CRM / Revenue Operations
HubSpot (reported by multiple teams; pattern observed across Salesforce and Pipedrive as well)
A revenue operations team gave their AI agent write access to HubSpot CRM. The agent was tasked with enriching contact records, updating deal stages based on activity signals, and cleaning duplicate entries.
For the first few weeks, everything appeared to work. The team saw faster data updates and fewer manual tasks.
Then the problems surfaced — all at once:
- Conversion rates dropped in reports, but pipeline activity hadn't changed
- Marketing attribution broke — UTM parameters had been silently overwritten during "enrichment"
- Duplicate records appeared — the agent's dedup logic had edge cases that created new duplicates instead of merging
- Deal stages were incorrect — the agent moved deals based on activity signals that didn't account for context (e.g., a support email was interpreted as sales engagement)
- Commission calculations were wrong — because deal stages feed commission logic, multiple reps were over/underpaid
The damage had been compounding for approximately 3 weeks before anyone noticed. Root cause analysis took longer than the actual cleanup because nobody could tell which changes were made by the agent versus humans.
| Primitive | Was it present? | What went wrong |
|---|---|---|
| Intent Declaration | No | Agent wrote directly to production fields. No staging or proposal layer. |
| Action Scope | No | Agent could modify any field on any object. No field-level restrictions or volume caps. |
| Action Attribution | No | CRM audit log didn't distinguish human vs. agent changes. Investigation required manual forensics. |
| Trust Threshold | No | Agent had full write access from day one. No graduated trust, no earning autonomy through demonstrated accuracy. |
| Override Signal | No | When humans manually corrected agent errors, the agent received no feedback. It continued making the same types of mistakes. |
| Collaboration Timeline | No | No chronological view of human + agent actions per record. Impossible to reconstruct the sequence of corruption. |
The team built the following workarounds:
-
Staging properties: Created
ai_suggested_stage,ai_suggested_owner, and similar fields. Agent writes to staging fields only. Human reviews and promotes to canonical fields. -
Batch approval workflow: A daily workflow surfaces 10-20 agent suggestions for human review. Human approves, modifies, or rejects each one.
-
Volume alerts: Slack notification triggers if the agent modifies more than 50 records in an hour.
-
Field-level restrictions: Agent blocked from modifying UTM fields, commission-relevant fields, and primary contact identifiers.
-
Attribution tagging: Custom property
last_modified_by_agent: true/falseadded to track which changes came from the AI.

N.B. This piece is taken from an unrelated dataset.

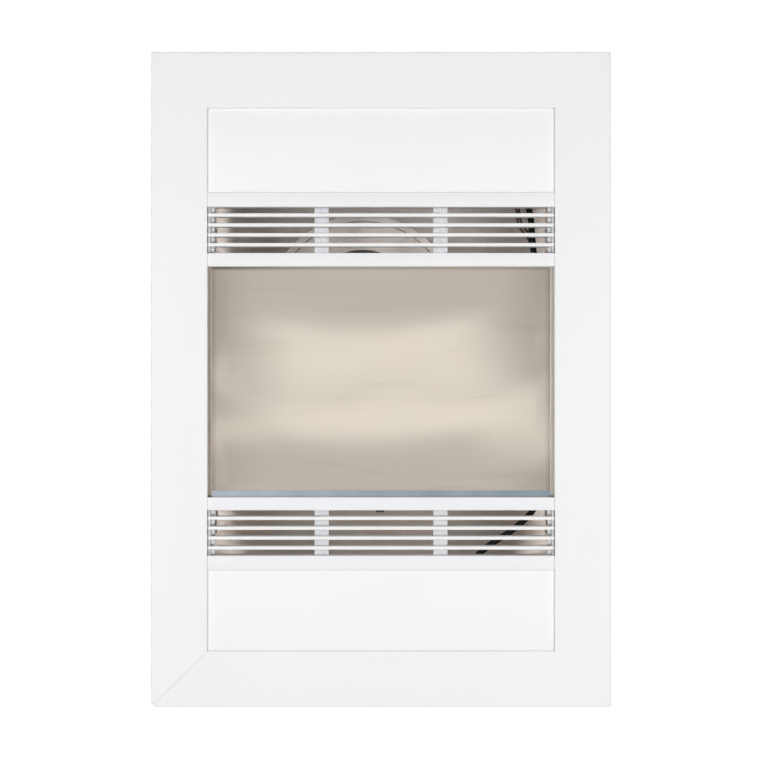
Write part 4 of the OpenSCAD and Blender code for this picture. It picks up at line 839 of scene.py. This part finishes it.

| Fix | COWORK Primitive |
|---|---|
| Staging properties | Intent Declaration — agent proposes before acting |
| Batch approval workflow | Handoff Mode: Review — agent acts, human validates before commit |
| Human reviewing 10-20 records | Trust Threshold — requires human approval below trust level |
| Gradually reviewing fewer records | Trust Calibration — trust earned through demonstrated accuracy |
| Volume alerts | Action Scope — velocity constraints on agent actions |
| Attribution tagging | Action Attribution — tracking who made which change |
-
Intent Declaration should be the default mode, not direct action. Agents should propose changes to a staging layer by default. Direct writes should require earned trust.
-
Action Scope needs volume/velocity constraints, not just field-level permissions. An agent that can modify one record should not automatically be able to modify 500 without a pause.
-
Action Attribution must be a first-class system feature, not a custom workaround. Every system that allows agent writes should natively distinguish human vs. agent vs. collaborative changes.
-
Trust Thresholds should be contextual per field sensitivity. Updating a phone number is not the same risk as updating a deal stage. The threshold model needs to account for downstream impact, not just field type.
-
The feedback loop is critical. Without Override Signals flowing back to the agent, the system never improves. The team's agent kept making the same mistakes because it never learned from corrections.
-
Silent failure is the most dangerous failure mode. The protocol should include observability primitives that surface agent activity patterns proactively — not just when humans go looking.